Moreover, the present aspects, although describing principles related to particular drafts of VVC (Versatile Video Coding) or to HEVC (High Efficiency Video Coding) specifications, or to ECM (Enhanced Compression Model) reference software are not limited to VVC or HEVC or ECM, and can be applied, for example, to other standards and recommendations, whether pre-existing or future-developed, and extensions of any such standards and recommendations (including VVC and HEVC and ECM). Unless indicated otherwise, or technically precluded, the aspects described in this application can be used individually or in combination.
The acronyms used herein are reflecting the current state of video coding developments and thus should be considered as examples of naming that may be renamed at later stages while still representing the same techniques.
FIG. 1 illustrates a block diagram of an example of a system in which various aspects and embodiments can be implemented.
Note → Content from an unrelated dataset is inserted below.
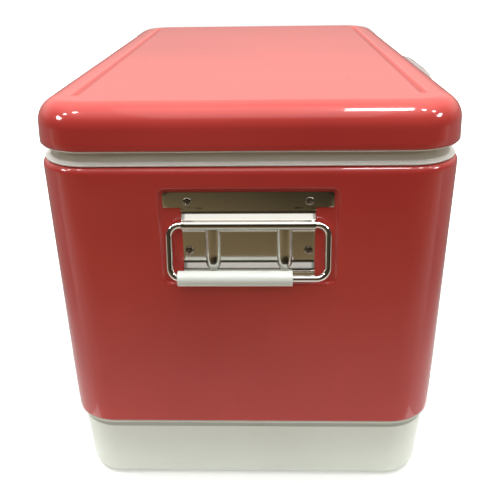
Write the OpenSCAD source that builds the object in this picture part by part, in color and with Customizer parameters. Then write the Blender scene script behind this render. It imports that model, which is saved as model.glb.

System 100 may be embodied as a device including the various components described below and is configured to perform one or more of the aspects described in this application. Examples of such devices, include, but are not limited to, various electronic devices such as personal computers, laptop computers, smartphones, tablet computers, digital multimedia set top boxes, digital television receivers, personal video recording systems, connected home appliances, and servers. Elements of system 100, singly or in combination, may be embodied in a single integrated circuit, multiple ICs, and/or discrete components. For example, in at least one embodiment, the processing and encoder/decoder elements of system 100 are distributed across multiple ICs and/or discrete components. In various embodiments, the system 100 is communicatively coupled to other systems, or to other electronic devices, via, for example, a communications bus or through dedicated input and/or output ports. In various embodiments, the system 100 is configured to implement one or more of the aspects described in this application.
The system 100 includes at least one processor 110 configured to execute instructions loaded therein for implementing, for example, the various aspects described in this application. Processor 110 may include embedded memory, input output interface, and various other circuitries as known in the art. The system 100 includes at least one memory 120 (e.g. a volatile memory device, and/or a non-volatile memory device). System 100 includes a storage device 140, which may include non-volatile memory and/or volatile memory, including, but not limited to, EEPROM, ROM, PROM, RAM, DRAM, SRAM, flash, magnetic disk drive, and/or optical disk drive. The storage device 140 may include an internal storage device, an attached storage device, and/or a network accessible storage device, as non-limiting examples.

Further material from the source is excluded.